Por Mauricio Cabrera (Enviado Especial)
Robben no tiene la culpa. Engañó al árbitro con alevosía y negoció por la vía de la simulación el boleto de su país a cuartos de final. Hizo lo que noventa de cada cien delanteros haría. Y el silbante, falible como el cien por ciento de los de su tipo, se tragó la carnada. Aunque al juego se le exija moral, el triunfo de la patria patrocina la mentira. Arjen fue astuto, tramposo si se quiere. Es culpable ante el árbitro, que seguro se irá a casa. Pero no debe serlo ante México, que en una introspección libre de ardor acabaría reconociendo que hubiera querido ganar aunque fuera avalado por la ilegalidad. Tranzar para avanzar, dice una de las patentes patrias.
México domina el arte del engaño. La violencia de la caída apunta a dos nombres. Arjen trazó el plan y Proença jaló el gatillo. La historia se sostiene por todos lados. Si se pudiera, para ese par se exigiría cadena perpetua. Es la versión que quiere leer el mexicano, la que le gusta para calmar su rabia. No tolera ver ni entender que la Selección no murió víctima de un asesinato, sino de un suicidio. Lleva seis Copas del Mundo haciéndolo. Veinte años quitándose la vida sin contar con su astucia y pretendiendo deslindar responsabilidades en individuos, genialidades e infortunios. Si la vida permite un suicidio per cápita, el futbol bautiza a los suicidas seriales y los viste de mexicanos.
El modo de morir es muy nuestro. El mexicano se ilusiona para acabar desencajado. Construye fantasías, las vive a grado tal que las convierte en hechos y las vomita cuando le rompen la cara. Este Tri ha sido la máxima obra del ingenio. Constante dar y quitar para abolir de una vez por todas cualquier recoveco de objetividad. Una montaña rusa a la que subimos gustosos porque de la pobreza se pasó a las manos llenas, a las portadas en que se hablaba del portero heroico, del técnico a toda madre y de la afición obsesionada con ser local jugando de visita. Diseñamos la trampa de la primera fase para meternos en ella. Decretamos que le ganaríamos a Holanda, sacaríamos a Costa Rica y veríamos a Messi en semifinales. El autoengaño como método de destrucción.
Ante Holanda el plan fue siniestro. Si una película de terror se vuelve predecible desde su segunda entrega, México se reinventa en cada oportunidad. Repite obstáculos de anteriores ediciones, los supera, e incorpora nuevos. Esta vez, el resbalón de Márquez no fue gol en contra, como si fue el de Osorio hace cuatro años. La Selección anotó y no hubo respuesta del rival. Lo mantuvo en cero. Reyes entró y no se convirtió en un Rodrigo Lara dentro del área. Era hoy. Se veía en los jugadores, se sentía en los cánticos de la afición y en el cuerpo derretido de los holandeses. Presenciábamos historia.
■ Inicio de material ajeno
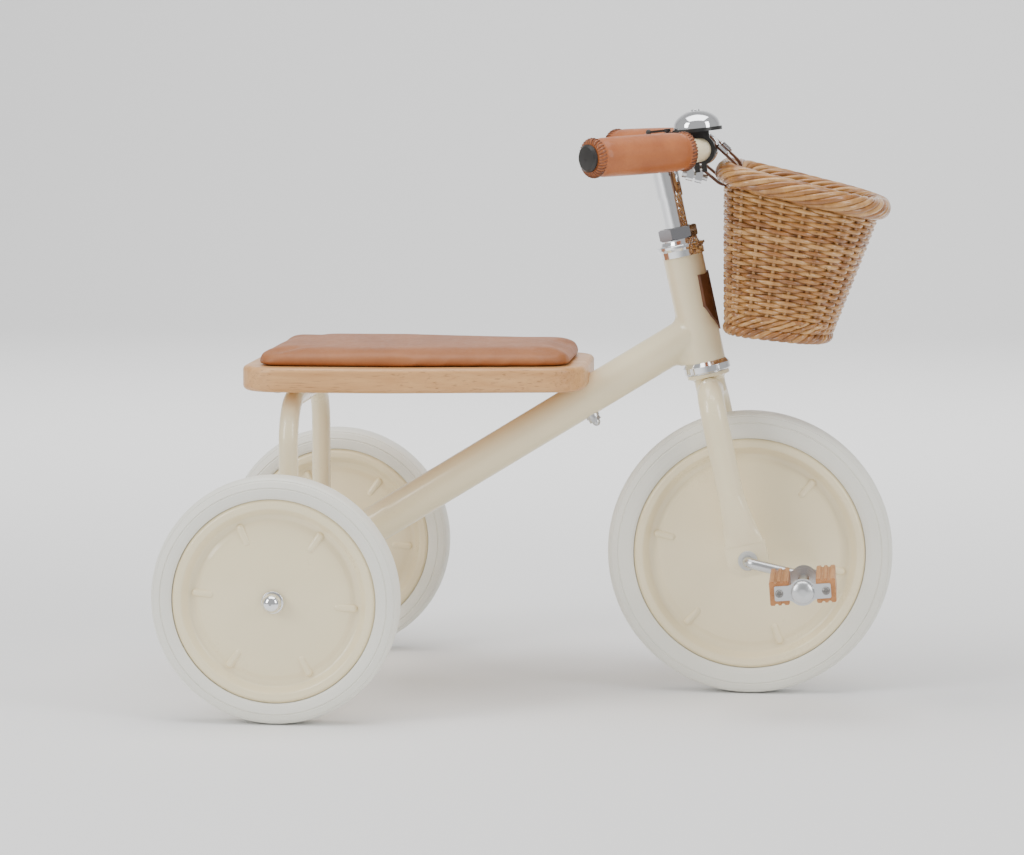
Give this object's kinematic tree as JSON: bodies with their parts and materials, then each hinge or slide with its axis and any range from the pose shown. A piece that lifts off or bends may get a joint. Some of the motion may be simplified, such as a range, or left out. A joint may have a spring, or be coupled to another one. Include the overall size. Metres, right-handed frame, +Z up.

Vino entonces la muerte de último minuto. Miramos incrédulos hacia el suelo. Gritamos que no sabiendo que sí. Volvimos a caer. Nos enojamos con el árbitro, con Robben, con Márquez y con el destino que condena a los mexicanos. El chile nacional había dejado de picar. Y entonces empezamos a buscar al asesino sin pensar en que Chicharito debió marcar a Sneijder, en que Miguel Herrera dejó de usar el sentido común cuando traicionó su estilo metiendo a Aquino en vez de beberse el agua de los fundidos defensas holandeses, en que ya eliminábamos a Costa Rica sin antes pasar por Robben y Van Persie, en que somos responsables de nuestra aniquilación programada cada Copa del Mundo, en que no supimos ganar. Nos quitamos la vida como cada cuatro años. Somos suicidas seriales. Y de eso Robben no tiene la culpa.